Re: the meme/brain problem

From: Dace (edace@earthlink.net)
Date: Sat 31 Jan 2004 - 22:06:40 GMT

  • Next message: M Lissack: "Re: the meme/brain problem"

    > From: Keith Henson <hkhenson@rogers.com>
    >
    > At 09:31 PM 30/01/04 -0500, jeremy wrote:
    >
    > snip
    >
    > > Lashley's (1950)
    > >thirty-year research agenda suggests that memes cannot be "a [distinct]
    > >pattern
    > >in the brain". Lashley found that the brain is a learning machine, with
    all
    > >areas acting as worthy substitutes for any other area; lesions reduce
    > >learning
    > >in proportional amounts (i.e., more destruction of brain, greater
    > >complexity of
    > >task --> more disruption).
    >
    > I am familiar with this work. It does not present any problems for memes
    > being patterns, even distinct patterns in the brain. I could use
    holograms
    > as an example, or better, Stego. A friend of mine, Romano Mochado, wrote
    > this program which distributes the bits of a message into the lowest bits
    > of a large graphic image. The fact that you can't see a text file
    > distributed into the low bits of an image does not prevent it from being
    > there.
    >
    > Same way with memories or learning. They certainly are distributed widely
    > in the brain.
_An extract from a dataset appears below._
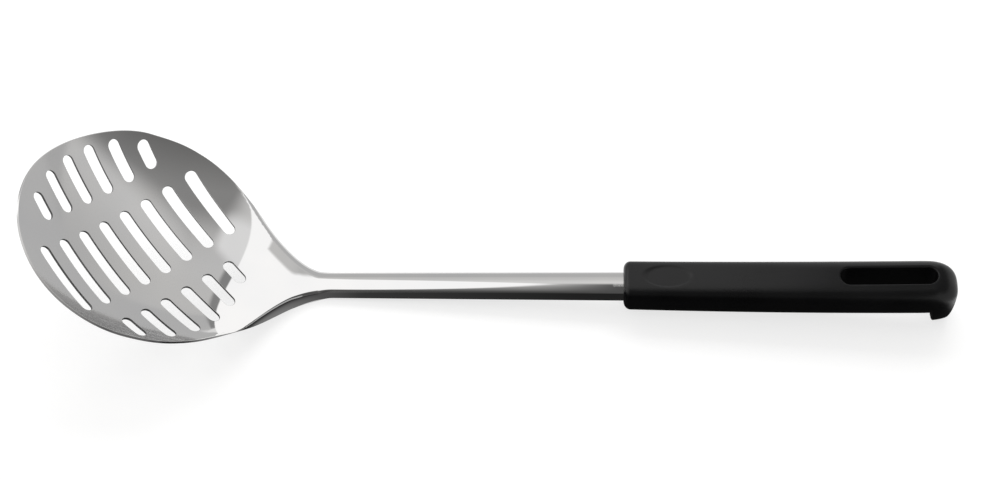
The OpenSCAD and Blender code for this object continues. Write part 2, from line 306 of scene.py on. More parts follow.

There is also no doubt whatsoever that they are there.

    An idea, whether remembered or just now learned, cannot exist in physical form. The problem is that atoms and molecules, no matter how they're arranged, consist only of themselves. The rule for matter is simple: A = A. Ideas, on the other hand, involve "symbol" or "sign" or "representation." The rule for representation is quite different: A = B.

    You will never get a set of atoms, regardless of how complex the pattern into which they're arranged, to represent another set of atoms. The pattern of atoms is simply itself, nothing more, nothing less. This is the cruel lesson of physics, and there are no exceptions.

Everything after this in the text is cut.